• _Task to complete_:
Look through the lines below and extract each one that contains "slide".
>> begin Data
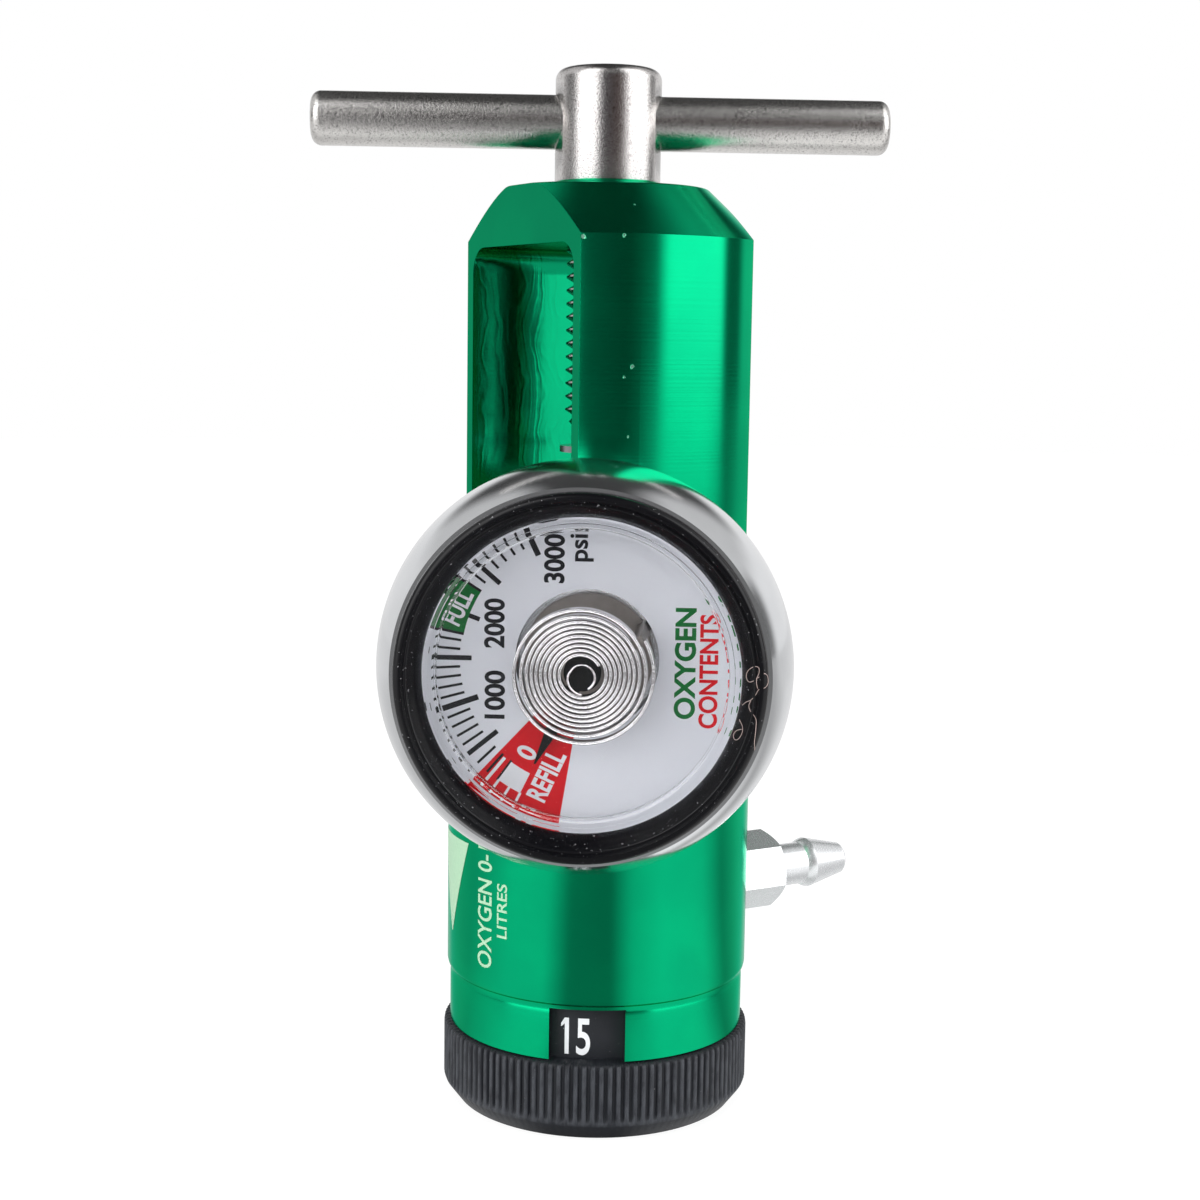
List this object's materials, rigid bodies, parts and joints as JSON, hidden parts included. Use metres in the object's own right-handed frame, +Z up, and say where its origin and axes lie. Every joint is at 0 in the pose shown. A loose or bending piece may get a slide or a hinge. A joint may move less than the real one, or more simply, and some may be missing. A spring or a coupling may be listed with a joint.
{
  "type": "oxygen regulator",
  "caption": "Pin index oxygen regulator: turned yoke body with a cross-bar screw, round contents gauge, ribbed flow selector knob and a hose barb outlet.",
  "frame": {"origin": "centre of the knob's underside, on the body's axis, where the regulator stands", "axes": "+Z up the body towards the yoke screw; +Y along the yoke's through axis, towards the hose barb; the gauge faces between +X and -Y"},
  "size_m": [0.0647, 0.0756, 0.1262],
  "materials": {
    "green_anodise": "green anodised turned and milled aluminium",
    "stainless": "satin stainless steel",
    "spring_steel": "plain spring steel",
    "chrome_plate": "bright chrome plate",
    "brass": "plain turned brass",
    "sintered_bronze": "sintered bronze, rough",
    "white_nylon": "white nylon",
    "black_seal": "black fluorinated rubber",
    "knob_black": "black moulded plastic with white numbers",
    "bezel_black": "black semi-gloss plastic",
    "clear_lens": "clear polycarbonate",
    "dial_face": "white printed dial",
    "pointer_black": "black painted needle"
  },
  "bodies": {
    "regulator": {"body": "green_anodise", "index_pins": "stainless", "inlet_nipple": "brass", "inlet_filter": "sintered_bronze", "inlet_washer": "white_nylon", "nozzle": "brass", "stem_oring": "black_seal", "piston_spring": "spring_steel", "selector_base": "brass", "base_orings": "black_seal", "base_clip": "spring_steel", "port_seal": "white_nylon", "shaft_oring": "black_seal", "detent_spring": "spring_steel", "gauge_stem": "brass", "gauge_case": "chrome_plate", "gauge_dial": "dial_face", "gauge_lens": "clear_lens", "gauge_bezel": "bezel_black", "bourdon_tube": "stainless", "outlet_barb": "chrome_plate", "barb_oring": "black_seal"},
    "piston": {"piston": "brass", "piston_oring": "black_seal", "piston_seat": "white_nylon"},
    "selector": {"knob": "knob_black", "knob_cap": "knob_black", "knob_screw": "stainless", "selector_shaft": "stainless", "orifice_plate": "brass"},
    "detent_ball": {"detent_ball": "stainless"},
    "pointer": {"gauge_pointer": "pointer_black"},
    "screw_clip": {"screw_clip": "spring_steel"},
    "screw": {"t_screw": "stainless", "t_bar": "stainless"}
  },
  "joints": [
    {"name": "screw_feed", "type": "slide", "parent": "regulator", "child": "screw_clip", "axis": [0, 0, 1], "range_m": [-0.00026, 0.0233]},
    {"name": "screw_turn", "type": "hinge", "parent": "screw_clip", "child": "screw", "pos_m": [0, 0, 0.1122], "axis": [0, 0, 1], "range_deg": [-60, 5280]},
    {"name": "selector_turn", "type": "hinge", "parent": "regulator", "child": "selector", "pos_m": [0, 0, 0], "axis": [0, 0, 1], "continuous": true},
    {"name": "detent_lift", "type": "slide", "parent": "regulator", "child": "detent_ball", "axis": [0, 0, 1], "range_m": [0, 0.0004], "stiffness_N_per_m": 20, "springref_m": -0.001, "deforming": ["detent_spring"]},
    {"name": "piston_slide", "type": "slide", "parent": "regulator", "child": "piston", "axis": [0, 0, 1], "range_m": [0, 0.0008], "stiffness_N_per_m": 2000, "springref_m": -0.001, "deforming": ["piston_spring"]},
    {"name": "pointer_swing", "type": "hinge", "parent": "regulator", "child": "pointer", "pos_m": [0, 0, 0.0593], "axis": [-0.848, 0.5299, 0], "range_deg": [0, 128.5], "stiffness_Nm_per_rad": 0.0001}
  ],
  "couplings": [
    {"joint": "screw_feed", "follows": "screw_turn", "m_per_rad": 0.00025266}
  ]
}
>> end Data
• _Reply_:
List this object's materials, rigid bodies, parts and joints as JSON, hidden parts included. Use metres in the object's own right-handed frame, +Z up, and say where its origin and axes lie. Every joint is at 0 in the pose shown. A loose or bending piece may get a slide or a hinge. A joint may move less than the real one, or more simply, and some may be missing. A spring or a coupling may be listed with a joint.
    {"name": "screw_feed", "type": "slide", "parent": "regulator", "child": "screw_clip", "axis": [0, 0, 1], "range_m": [-0.00026, 0.0233]},
    {"name": "detent_lift", "type": "slide", "parent": "regulator", "child": "detent_ball", "axis": [0, 0, 1], "range_m": [0, 0.0004], "stiffness_N_per_m": 20, "springref_m": -0.001, "deforming": ["detent_spring"]},
    {"name": "piston_slide", "type": "slide", "parent": "regulator", "child": "piston", "axis": [0, 0, 1], "range_m": [0, 0.0008], "stiffness_N_per_m": 2000, "springref_m": -0.001, "deforming": ["piston_spring"]},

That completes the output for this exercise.